We caught the next bus to continue our loop back to our hotel. We passed through some more small waterfront towns and saw beautiful shorelines. The ocean was dark with low clouds and the wind continued to whip up the waves.
We got off the bus again a Camps Bay and it was completely different than what we had experienced the other day. The mountains had disappeared behind a layer of clouds and there were fewer people enjoying the day.

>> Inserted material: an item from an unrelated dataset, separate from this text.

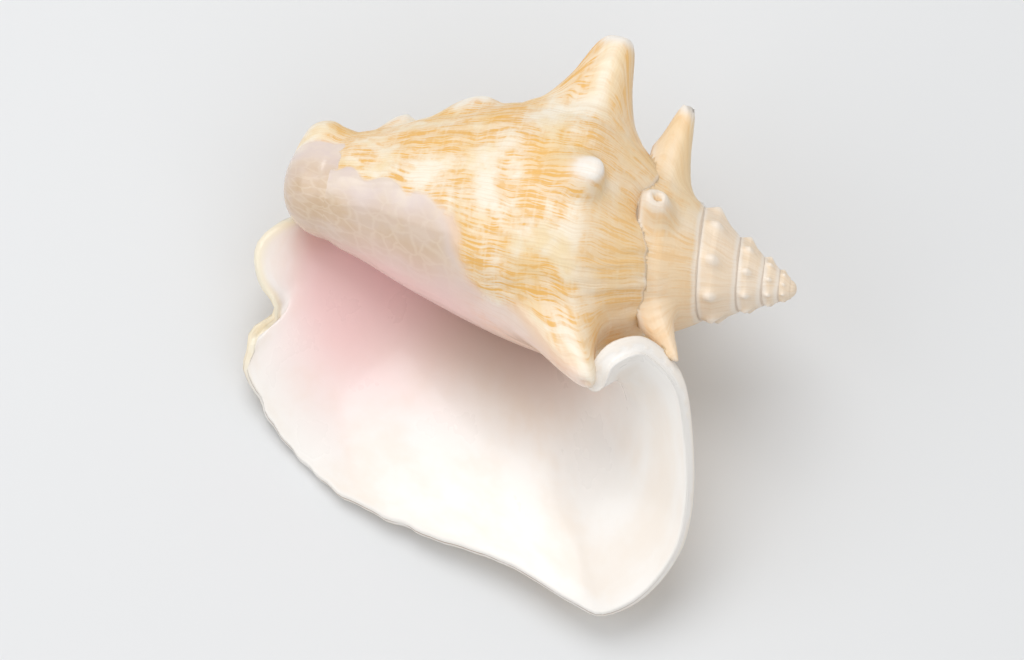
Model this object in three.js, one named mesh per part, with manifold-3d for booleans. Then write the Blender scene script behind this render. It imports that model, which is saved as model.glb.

We didn’t stay long at all, since we planned on having dinner in Cape Town. Jonathan, one of the guys in our upcoming motorcycle tour, had contacted us and invited us to have dinner with him. I was looking forward to meeting him, seeing as we’d be spending the next two weeks together. He had made reservations for the three of us at an upscale restaurant (Aubergine) that was within walking distance from our hotel. The current rain eventually let up so that we could leave our umbrellas behind. Oh wait – we didn’t have any umbrellas! It was a good thing that the rain had stopped.
Dinner was fantastic and Jonathan was a very friendly and gregarious guy. We spent the rest of the evening getting to know each other, swapping stories as each course was brought to our table. At the end of the evening, we ordered a couple of Ubers to take us back to our hotels. It was dark and inadvisable to make the return walk to our hotel, and as Jonathan was staying near the waterfront, so he had even further to travel.
It was midnight before we were in bed. Tomorrow would be a big day: we’d leave Cape Town behind and start our tour of South Africa!